За этот месяц случилось: Лурье предложил АА перебраться на квартиру к ним, АА переехала, поступила на службу в библиотеку Агрономического института, получила казенную квартиру на Сергиевской 7, и жила там 20-й и 21-й годы (Поправка АА от 29.III.1925).
АА: "Когда В. К. Шилейко выпустили из больницы, он плакался: "Неужели бросишь?.. Я бедный, больной…". Ответила: "Нет, милый Володя, ни за что не брошу: переезжай ко мне". — Володе это очень не понравилось, но переехал. Но тут уж совсем другое дело было: дрова мои, комната моя, все мое… Совсем другое положение. Всю зиму прожил. Унылым, мрачным был…

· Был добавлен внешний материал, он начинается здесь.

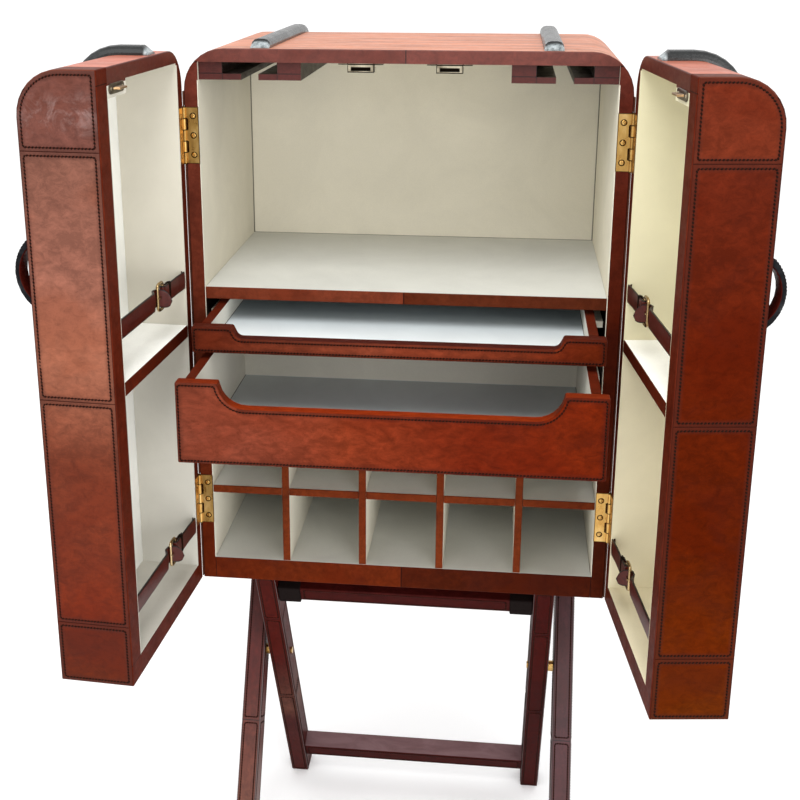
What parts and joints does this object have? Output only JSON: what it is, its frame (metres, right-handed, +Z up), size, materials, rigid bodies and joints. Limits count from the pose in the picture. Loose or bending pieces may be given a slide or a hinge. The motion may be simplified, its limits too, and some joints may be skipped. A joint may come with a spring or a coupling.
{
  "type": "trunk bar cabinet",
  "caption": "Leather-covered trunk that opens as a bar, with doors, drawers and a bottle rack, on a folding X-shaped stand.",
  "frame": {"origin": "on the floor, under the middle of the bounding box", "axes": "+Z up, +X to the right of someone facing the open trunk, -Y towards that person"},
  "size_m": [0.9124, 0.6958, 1.4113],
  "materials": {
    "brown_leather": "waxed, semi-gloss",
    "stand_leather": "dark, semi-gloss",
    "strap_leather": "dark, satin",
    "black_leather": "black, polished",
    "brass": "polished, slightly aged",
    "catch_metal": "dull nickel"
  },
  "bodies": {
    "stand_outer_frame": {"stand_outer_left_leg": "stand_leather", "stand_outer_right_leg": "stand_leather", "stand_outer_top_rail": "stand_leather", "stand_outer_lower_rail": "stand_leather", "left_pivot_bolt": "brass", "right_pivot_bolt": "brass"},
    "stand_inner_frame": {"stand_inner_left_leg": "stand_leather", "stand_inner_right_leg": "stand_leather", "stand_inner_top_rail": "stand_leather", "stand_inner_lower_rail": "stand_leather"},
    "trunk": {"left_side_panel": "brown_leather", "right_side_panel": "brown_leather", "top_panel": "brown_leather", "bottom_panel": "brown_leather", "back_panel": "brown_leather", "upper_shelf": "brown_leather", "rack_top_panel": "brown_leather", "rack_shelf": "brown_leather", "rack_divider_1": "brown_leather", "rack_divider_2": "brown_leather", "rack_divider_3": "brown_leather", "rack_divider_4": "brown_leather", "left_catch": "catch_metal", "right_catch": "catch_metal", "left_top_slat": "black_leather", "right_top_slat": "black_leather", "left_upper_case_hinge": "brass", "left_lower_case_hinge": "brass", "right_upper_case_hinge": "brass", "right_lower_case_hinge": "brass"},
    "upper_drawer": {"upper_drawer_front": "brown_leather", "upper_drawer_box": "brown_leather"},
    "lower_drawer": {"lower_drawer_front": "brown_leather", "lower_drawer_box": "brown_leather"},
    "left_door": {"left_door_face": "brown_leather", "left_door_free_side": "brown_leather", "left_door_hinge_side": "brown_leather", "left_door_top": "brown_leather", "left_door_bottom": "brown_leather", "left_door_shelf": "brown_leather", "left_door_upper_strap": "strap_leather", "left_door_lower_strap": "strap_leather", "left_door_handle": "black_leather", "left_door_slat": "black_leather", "left_door_strike": "catch_metal", "left_upper_door_hinge": "brass", "left_lower_door_hinge": "brass"},
    "right_door": {"right_door_face": "brown_leather", "right_door_free_side": "brown_leather", "right_door_hinge_side": "brown_leather", "right_door_top": "brown_leather", "right_door_bottom": "brown_leather", "right_door_shelf": "brown_leather", "right_door_upper_strap": "strap_leather", "right_door_lower_strap": "strap_leather", "right_door_handle": "black_leather", "right_door_slat": "black_leather", "right_door_strike": "catch_metal", "right_upper_door_hinge": "brass", "right_lower_door_hinge": "brass"}
  },
  "joints": [
    {"name": "trunk_lift", "type": "slide", "parent": "stand_outer_frame", "child": "trunk", "axis": [0, 0, 1], "range_m": [0, 0.25]},
    {"name": "stand_fold", "type": "hinge", "parent": "stand_outer_frame", "child": "stand_inner_frame", "pos_m": [-0.00746, 0.13951, 0.363], "axis": [-1, 0, 0], "range_deg": [0, 40]},
    {"name": "left_door_swing", "type": "hinge", "parent": "trunk", "child": "left_door", "pos_m": [-0.31346, -0.04319, 0.9975], "axis": [0, 0, -1], "range_deg": [-7, 86.25]},
    {"name": "right_door_swing", "type": "hinge", "parent": "trunk", "child": "right_door", "pos_m": [0.29854, -0.04319, 0.9975], "axis": [0, 0, 1], "range_deg": [-10, 83.25]},
    {"name": "upper_drawer_slide", "type": "slide", "parent": "trunk", "child": "upper_drawer", "axis": [0, -1, 0], "range_m": [-0.114, 0.136]},
    {"name": "lower_drawer_slide", "type": "slide", "parent": "trunk", "child": "lower_drawer", "axis": [0, -1, 0], "range_m": [-0.211, 0.039]}
  ],
  "couplings": [
    {"joint": "stand_fold", "follows": "trunk_lift", "rad_per_m": 2.7925}
  ]
}
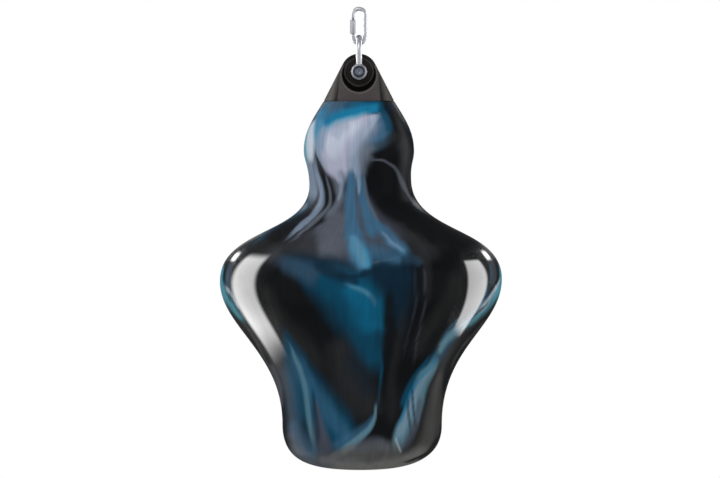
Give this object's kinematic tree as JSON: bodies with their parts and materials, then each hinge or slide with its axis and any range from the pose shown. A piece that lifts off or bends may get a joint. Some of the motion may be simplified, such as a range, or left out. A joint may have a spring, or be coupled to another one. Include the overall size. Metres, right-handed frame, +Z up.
{
  "type": "aqua training bag",
  "caption": "Hanging water-filled training bag with a small head, wide round shoulders and a slim base, hung by a moulded eye cap, a bolted shackle and a quick link.",
  "frame": {"origin": "inside top of the quick link, where a hook or chain takes the load", "axes": "+Z up, against the hang; the nut on the eye faces -Y; the quick link's sleeve is on the -X leg and the filling valve is on the +Y side"},
  "size_m": [0.4314, 0.4314, 0.7077],
  "materials": {
    "zinc_steel": "satin",
    "blue_nylon": "satin",
    "black_moulding": "satin",
    "black_rubber": "matte",
    "marbled_vinyl": "gloss",
    "water": "gloss"
  },
  "bodies": {
    "link": {"link_body": "zinc_steel"},
    "sleeve": {"link_sleeve": "zinc_steel"},
    "shackle": {"shackle_bow": "zinc_steel", "shackle_bolt": "zinc_steel", "shackle_nut": "zinc_steel", "nut_lock_ring": "blue_nylon", "washer_front": "zinc_steel", "washer_back": "zinc_steel", "eye_bush": "zinc_steel"},
    "bag": {"eye_cap": "black_moulding", "bag_shell": "marbled_vinyl", "water_fill": "water", "valve_body": "black_moulding"},
    "seal": {"valve_seal": "black_rubber"},
    "plug": {"valve_plug": "black_moulding"}
  },
  "joints": [
    {"name": "sleeve_slide", "type": "slide", "parent": "link", "child": "sleeve", "axis": [0, 0, 1], "range_m": [0, 0.01]},
    {"name": "shackle_swing", "type": "hinge", "parent": "link", "child": "shackle", "pos_m": [0, 0, -0.0496], "axis": [1, 0, 0], "range_deg": [-70, 70]},
    {"name": "bag_swing", "type": "hinge", "parent": "shackle", "child": "bag", "pos_m": [0, 0, -0.0932], "axis": [0, 1, 0], "range_deg": [-50, 50]},
    {"name": "plug_lift", "type": "slide", "parent": "bag", "child": "seal", "axis": [0, 0.9087, 0.4174], "range_m": [0, 0.012]},
    {"name": "plug_turn", "type": "hinge", "parent": "seal", "child": "plug", "pos_m": [0, 0.07583, -0.17589], "axis": [0, 0.9087, 0.4174], "range_deg": [0, 1440]}
  ],
  "couplings": [
    {"joint": "plug_lift", "follows": "plug_turn", "m_per_rad": 0.00047746}
  ]
}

Потом Лурье заставил бросить службу — я в библиотеке служила. Говорил, что если не брошу, — будет приходить на службу и скандалы устраивать… Он не хотел, чтоб я служила, — я больна была… Он ко мне очень хорошо относился… Потом я с ним была… Он хороший, Артур, только бабник страшный… У него был роман с Анной Николаевной (от него я узнала о романе А. Н. с Г. Ивановым)… Потом решил уехать за границу. А я очень спокойно отнеслась к этому. Его пугало мое спокойствие… Когда уехал — стало так легко!.. Я как песня ходила… Писал письма — 14 писем написал, я ни на одно не ответила… Мать его приходила узнавать обо мне — он ей писал. Матери я сказала: "У нас свои счеты"… Она стала говорить: "Да, конечно, я знаю, он эгоист" — и ушла… Потом, через Акцентр узнавал — он служил там… Просил узнать, где, жива ли она…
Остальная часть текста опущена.